Bruce (nee Schneider) was born in Mineola, Long Island, just a few exits away from Donald J. Trump. The resemblance ends there. For one thing, you could generally tell when Bruce was kidding. It’s become anyone’s guess when Mr. Trump is making a joke.

After he spent a year killing it on the road, Mr. Trump is looking to play bigger venues, but his new national, bipartisan audience doesn’t always get it. The professional term for comedians who aren’t getting the reaction they want is “eating it.” This has happened to Mr. Trump a few times lately and, worse, he’s gotten into the desperate comic’s habit of explaining his jokes.

After Mr. Trump said he hoped Russia would hack Hillary Clinton’s emails, he explained, “It was said in a sarcastic manner, obviously.” Around the same time, after he said he liked the sound of a crying baby at a rally, he clarified: “Actually, I was only kidding, you can get the baby out of here.” After he said President Obama founded the Islamic State, he explained, “Obviously I’m being sarcastic, but not that sarcastic, to be honest with you.”

And after Mr. Trump said “maybe there is” something “Second Amendment people” could do to thwart Mrs. Clinton’s opportunity to appoint Supreme Court justices, he had to explain that he wasn’t joking. Obviously he meant that Second Amendment supporters “have tremendous power because they are so united.” Not because they’re armed with guns.

Obviously.

Is this microphone on?

Mr. Trump’s humor is now too hip for the room. And by “the room,” I mean CNN. The problem isn’t his material; the problem is that his act is so well crafted after a year on the road — and the performer so completely inhabits his persona — that the audience forgets he’s playing a part.

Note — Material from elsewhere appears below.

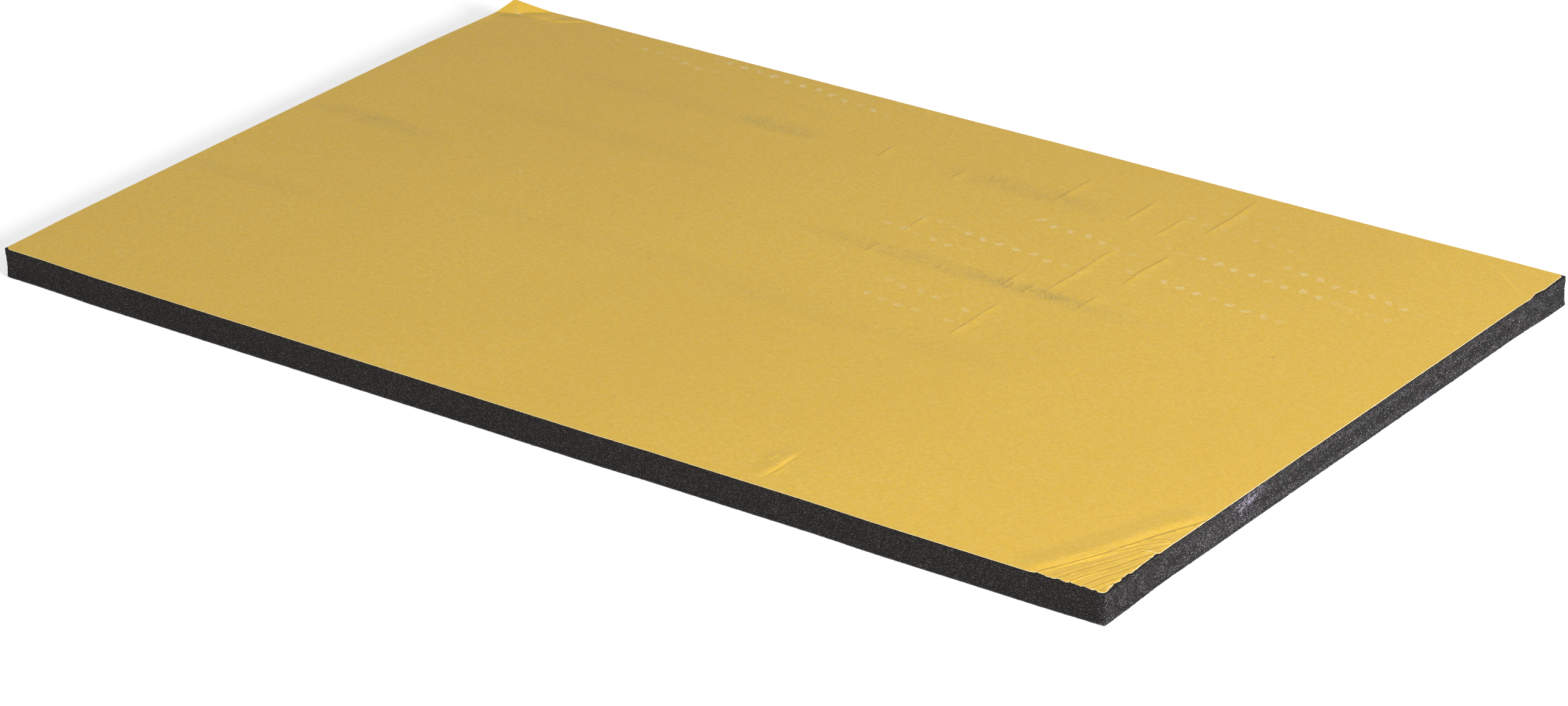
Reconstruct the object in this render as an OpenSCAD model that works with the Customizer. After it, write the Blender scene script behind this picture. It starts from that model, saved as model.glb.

We can’t tell what the punch lines are supposed to be, because we’ve lost the distinction between the artist and the role. It’s as if 40 percent of the country suddenly decided to make William Shatner chairman of the Joint Chiefs of Staff because he did such a good job fighting the Klingons.

Mr. Trump’s campaign has reached that horrible point that comedians know all too well — when they stop wanting laughs and start wanting respect. Bruce understood that desperation, and he knew that comedians in that condition would do anything — anything — when they start losing the crowd.

That’s why Bruce’s greatest sustained routine, “Comedian at the Palladium,” is key to understanding what is happening to the Trump campaign. It’s also a warning.

In “Palladium,” Bruce acts out the story of Frank Dell, a successful but bitter comedian who’s sick of playing joints in Las Vegas. He wants to play the London Palladium, a “class room,” as he puts it. His manager argues against it, like a hundred Trump brand managers must have told Mr. Trump that birtherism was bad for the tie business. But Dell insists.

He takes the stage in London and bombs. He gets nothing. The house booker tells him to cut his losses and go back home, but Dell won’t hear it. “I got a lot of bits,” he tells the booker. “I didn’t do my spicy blue risqué number yet!” He gets one last chance to redeem himself. Like Mr. Trump when he feuded with the parents of Capt. Humayun Khan, Dell finds himself going onstage after a touching tribute to the British dead in the battle of Dunkirk.

Once again, Dell can’t get a laugh. Finally, desperate to get the English audience on his side after all else has failed, he says, “How about this ... uh ... SCREW IRELAND.”

The crowd loves it. A heckler sitting up in the balcony shouts out, “That’s the funniest thing you’ve said all night, boy. That’s right. SCREW IRELAND!” Then the suddenly agitated audience starts furiously ripping the seats out of the balcony.

Like Mr. Trump’s shouting that he will ban the Muslims and deport the Mexicans, in his last shot at the White House, the classiest room of all, Frank Dell starts something he can’t control. He pleads for calm. “Now take it easy, buster, that’s just a joke, you know,” he says, as the mob destroys the theater.